* INSTRUCTIONS TO FOLLOW: Quote the material below exactly as written, from the first line to the line that holds "dusty_skin(w, rubbed, rough, 380.0, dust, ash, 0.25, 0.0004)", endpoints included.

* DATA PROVIDED:
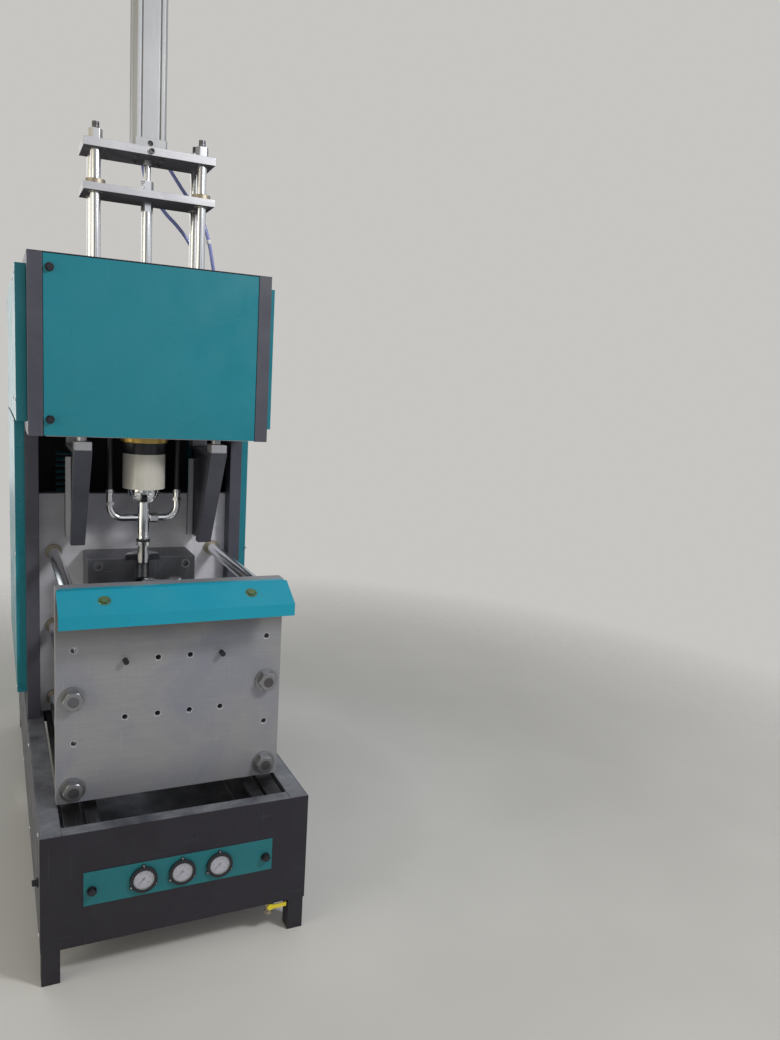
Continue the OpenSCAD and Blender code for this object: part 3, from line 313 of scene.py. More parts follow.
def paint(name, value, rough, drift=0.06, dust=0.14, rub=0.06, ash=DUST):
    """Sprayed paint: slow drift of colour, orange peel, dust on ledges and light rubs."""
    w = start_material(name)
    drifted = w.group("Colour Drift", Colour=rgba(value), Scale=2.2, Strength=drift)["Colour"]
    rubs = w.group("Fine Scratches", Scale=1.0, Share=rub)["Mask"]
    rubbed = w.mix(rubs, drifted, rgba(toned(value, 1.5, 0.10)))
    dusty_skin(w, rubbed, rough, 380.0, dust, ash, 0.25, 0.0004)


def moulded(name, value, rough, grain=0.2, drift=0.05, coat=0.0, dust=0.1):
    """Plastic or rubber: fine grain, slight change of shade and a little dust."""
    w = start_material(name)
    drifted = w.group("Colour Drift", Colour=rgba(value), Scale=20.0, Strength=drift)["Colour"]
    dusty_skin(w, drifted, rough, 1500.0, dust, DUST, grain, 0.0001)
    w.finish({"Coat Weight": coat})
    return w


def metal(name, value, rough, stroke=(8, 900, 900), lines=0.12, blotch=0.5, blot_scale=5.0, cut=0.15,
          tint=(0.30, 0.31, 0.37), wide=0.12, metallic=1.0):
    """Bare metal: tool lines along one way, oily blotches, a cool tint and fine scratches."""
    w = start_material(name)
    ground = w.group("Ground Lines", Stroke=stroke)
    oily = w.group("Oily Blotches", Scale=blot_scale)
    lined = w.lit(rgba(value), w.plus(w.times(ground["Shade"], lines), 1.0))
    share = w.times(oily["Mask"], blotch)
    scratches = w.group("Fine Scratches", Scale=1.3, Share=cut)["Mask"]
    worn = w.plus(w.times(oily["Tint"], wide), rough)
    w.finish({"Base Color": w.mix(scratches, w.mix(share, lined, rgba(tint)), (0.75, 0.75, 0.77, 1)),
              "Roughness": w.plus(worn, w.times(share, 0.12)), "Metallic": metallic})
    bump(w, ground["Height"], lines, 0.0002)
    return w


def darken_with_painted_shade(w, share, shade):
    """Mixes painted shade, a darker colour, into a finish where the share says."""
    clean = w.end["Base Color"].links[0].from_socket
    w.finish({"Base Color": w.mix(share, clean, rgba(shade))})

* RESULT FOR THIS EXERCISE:
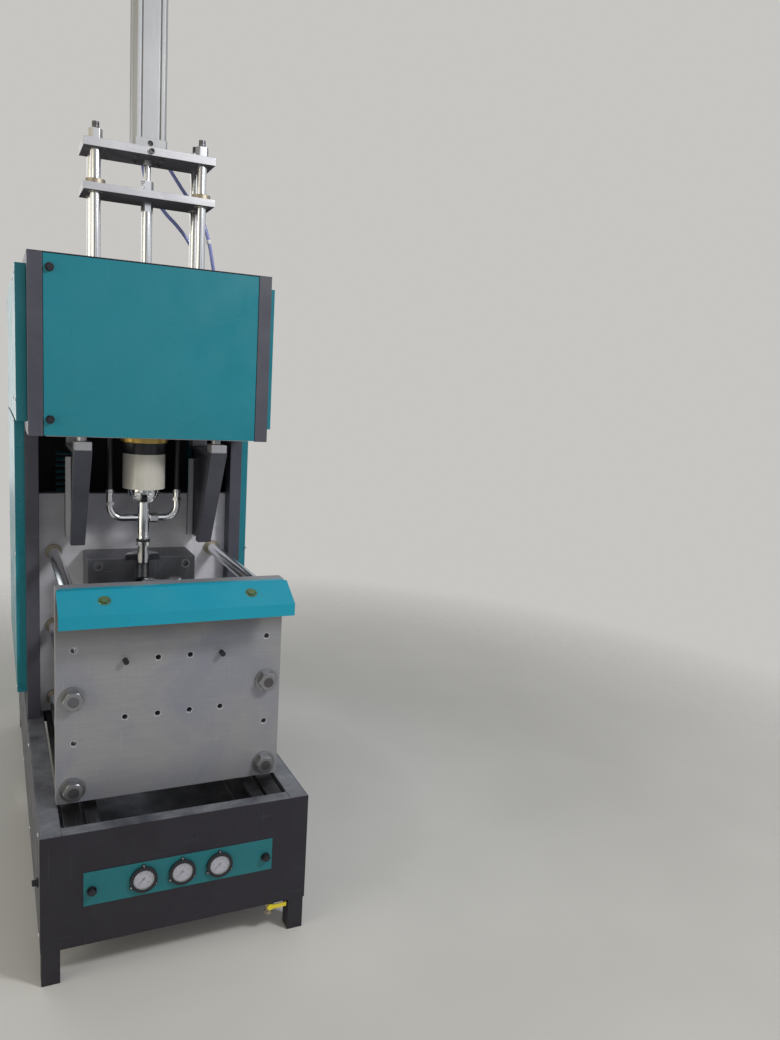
Continue the OpenSCAD and Blender code for this object: part 3, from line 313 of scene.py. More parts follow.
def paint(name, value, rough, drift=0.06, dust=0.14, rub=0.06, ash=DUST):
    """Sprayed paint: slow drift of colour, orange peel, dust on ledges and light rubs."""
    w = start_material(name)
    drifted = w.group("Colour Drift", Colour=rgba(value), Scale=2.2, Strength=drift)["Colour"]
    rubs = w.group("Fine Scratches", Scale=1.0, Share=rub)["Mask"]
    rubbed = w.mix(rubs, drifted, rgba(toned(value, 1.5, 0.10)))
    dusty_skin(w, rubbed, rough, 380.0, dust, ash, 0.25, 0.0004)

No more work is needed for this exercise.